In 1999–2000, statin users consumed 2000 kcal/day and ate 71.7 g/day of fat, both of which were significantly less than that consumed by individuals not taking statins. By 2009–2010, however, there was a significant increase in the number of calories consumed and the amount of fat eaten by statin users, whereas dietary habits were unchanged among those not taking the cholesterol-lowering medications. In 2009–2010, there was no significant difference in the amount of food consumed by statin users and nonusers, nor was there any difference in the amount of fat consumed.

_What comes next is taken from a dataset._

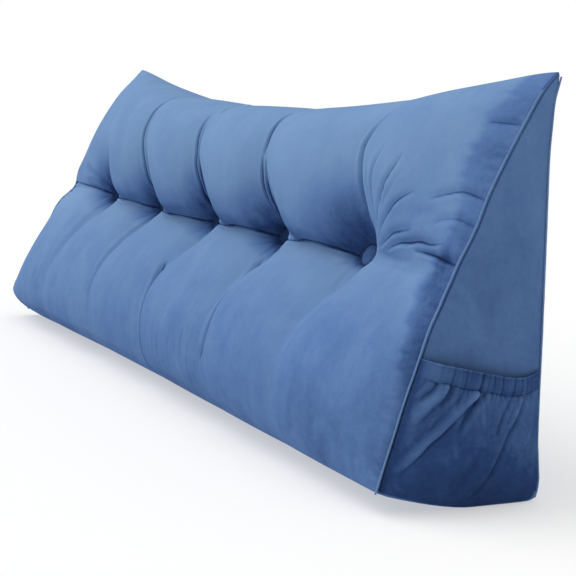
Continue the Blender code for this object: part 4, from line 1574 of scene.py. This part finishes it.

Similar findings were observed when the researchers restricted the analysis to saturated fat and cholesterol intake.
Regarding obesity, there was a 1.3-kg/m2 increase in BMI from 1999–2000 to 2009–2010 in the statin users and a 0.4-kg/m2 increase among statin nonusers.
Although the paper is limited by its cross-sectional design, Sugiyama and colleagues state that it is reasonable to conclude the average American treated with statins is eating more calories and more fat than the average American taking statins was doing a decade ago. At present, they can only speculate as to the reasons for this.
“One possibility is that statin use may have undermined the perceived need to follow dietary recommendations. Patients who recognized that their LDL-cholesterol levels were lowered drastically by statins may have lost the incentive to pursue dietary modifications,” write the researchers. “Physicians might have contributed to this process by shifting the focus of consultations from diet to statin regimen adherence once statin treatment had begun.”
Dr Mahesh Patel (Duke University School of Medicine, Durham, NC), who was not affiliated with the study, said the new analysis is interesting because it explores something that is rarely studied in medicine, that being the interaction between medication and lifestyle habits. However, he is cautious about making firm conclusions based on the data.
“It is tempting to conclude that patients prescribed statins adopted a more liberal diet than the individuals who were not taking the drugs, but the study only reflects population averages” and does not track the same patients over the 10-year period, he told heartwire .
Dr Sekar Kathiresan (Massachusetts General Hospital Heart Center, Boston) agreed with the need for caution. The analysis, which is based on a somewhat “sexy hypothesis,” tends to fit with people’s preconceived notions about the ill effects of medication use. The lament often heard is that people will simply abandon moderation when it comes to diet because they are now being treated with a statin.
“The flaw is that this is a nonrandomized, observational study, and the statin use might simply be marking a subset of patients who ate more over a 10-year period,” Kathiresan told heartwire . As such, the observational nature of the NHANES analysis makes it impossible to imply causality, whereby taking a statin had the unintended effect of people eating more. Like Patel, Kathiresan noted that the researchers did not follow the same group of patients from 1999 to 2010, a major limitation of the data.
Previous studies have shown that the use of statins is associated with a modestly increased risk of diabetes. Kathiresan said that an increased BMI might be one of the possible reasons for this association but again urged restraint about reading too much into the data.
Both Patel and Kathiresan agreed that physicians need to be vigilant in getting patients to understand their risk factors. To heartwire , Patel said that patients should be reminded “they are not off the hook because they’re on a statin and their LDL-cholesterol levels are better” and that physicians should not “let off the gas” once their patients are treated with a moderate- or high-dose statin as recommended by the clinical guidelines.